Now, on to the threats. Everyone, on all sides of the issue, have received threats. I've had CPS called on me, because, apparently, I haven't vaccinated my children. Someone called the school that my youngest daughter goes to and asked them to investigate her vaccine status. Out of 400 children, only she was singled out because she had not received the MMR (I didn't feel it was necessary...she got both measles and the mumps as a baby, and I had her vaccinated for rubella). Painting Offit as a saint for speaking out against us dangerous and unhinged parents is a bit hypocritical considering that he and people like him do the same thing to people like us.
Please don't take it that I am angry at you; I'm not. I'm angry at the situation. I'm angry that doctors, instead of listening to their patients and asking, "what can I do to help?" paint parents with vaccine injured children as crazy, dangerous, ignorant and desperate sociopaths who are endangering everyone else around them. I have vaccinated my children. I encourage others to vaccinate. But when I question vaccine safety, or rather the lack thereof, I'm called "anti-vax" by people like you.

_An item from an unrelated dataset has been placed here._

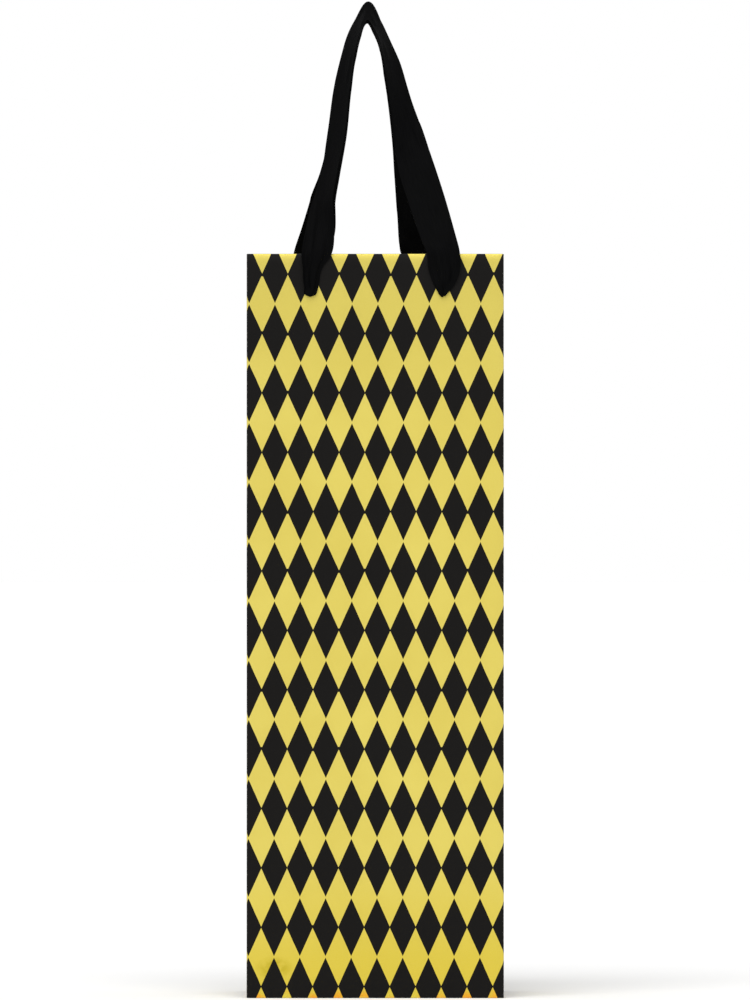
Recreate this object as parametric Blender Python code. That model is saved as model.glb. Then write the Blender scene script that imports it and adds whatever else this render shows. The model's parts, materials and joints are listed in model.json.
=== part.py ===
"""Gift bag for one wine bottle: folded printed paper, card stiffening and two ribbon handles.

Metres, +Z up.  The origin is the middle of the footprint, the front panel faces -Y, and the bag
stands open.  The paper is one sheet in life; it is built here as its crease-bounded panels.
"""
from math import cos, pi, sin, sqrt

import bmesh
import bpy
from mathutils import Vector

# ---------------------------------------------------------------- driving dimensions
BAG_WIDTH = 0.121
BAG_DEPTH = 0.090
BAG_HEIGHT = 0.350
PAPER = 0.0004              # thickness of the printed paper
GAP = 0.0003                # air left between two layers that touch in life
STIFFENER = 0.0006          # thickness of the board folded into the hem
BASE_CARD = 0.0010          # thickness of the loose card in the bottom
HEM_DEPTH = 0.040           # how far the mouth is folded over to the inside
SEAM_TAB_WIDTH = 0.015      # glued strip that closes the sheet into a tube
MOUTH_DRAW_IN = 0.010       # how far each side crease is pulled inwards at the mouth
DRAW_IN_POWER = 2           # the side creases bend in more and more towards the mouth
WALL_STEP = 0.010           # height of one course of the folded sides

HOLE_SPACING = 0.063        # between the two ribbon holes of one panel
HOLE_DROP = 0.0185          # ribbon holes below the mouth
HOLE_RADIUS = 0.0030
HOLE_SIDES = 24
HOLE_CUT_DEPTH = 0.008      # reaches through panel, stiffener and hem

RIBBON_WIDTH = 0.016
RIBBON_THICKNESS = 0.0008   # the satin ribbon with its soft pleats
RIBBON_STANDOFF = 0.0014    # middle of the ribbon in front of the panel it runs up
SWING_STANDOFF = 0.0025     # swing axis of a handle in front of the panel
APEX_FROM_MIDDLE = 0.0085   # how near the two raised loops come to the middle plane
APEX_HEIGHT = 0.4634        # middle of the ribbon at the top of a loop
TURN_IN_SHARE = 1 / 8       # share of the rise over which a ribbon turns out of the panel's plane
MOUTH_CLEARANCE = 0.001     # a handle stands straight up to this far above the mouth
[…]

Tell me, how am I anti-vaccine? How am I endangering other people by encouraging them to read up on vaccine injuries. How am I endangering them by giving them as much information as possible in the hopes that their children will not have the same reaction as my son?
The true dangers to society are the individuals who put profit above the health and well-being of those they are sworn to help. All you have to do is look at the track record of companies like Merck, GSK, Bayer, or any of the Pharmaceutical companies, to see that my statement is true. My hope is that you further investigate, go further down the rabbit-hole, and see what you find.
Please be a responsible journalist.
It should be noted that Offit was not in fact censured by Congress. This appears to be a serious mis-statement of fact by the anti-vaxxing sites. Dan Burton complaining is not the same thing as a congressional censure. While I think Wallace's treatment of your email was dismissive, it has to be noted using a known anti-vaxxing falsehood in your talking points placed you in a camp you really don't belong in.
I know you get a lot of high-fiving over there and they are great at amping up the rage. What do you get in the way of adaptive coping? In working out the anger, in grounding yourself? In making your life better? Do you walk away from that calmer, easier, with practical ideas for how to move forward?
At some point, at least some of these angry, disappointed, and hurting parents over there are going to wake up and take stock, take stock of the wave after wave of lies told over there, the militant anti-vaccination tone now taken, and sponsor after sponsor promising unrealistic and unfounded cures. We'll be here when these parents do. We won't promise false cures. We won't stoke anger. We'll promote acceptance, adaptive coping, and scientifically sound options. And we won't make a penny off of sponsors while doing it.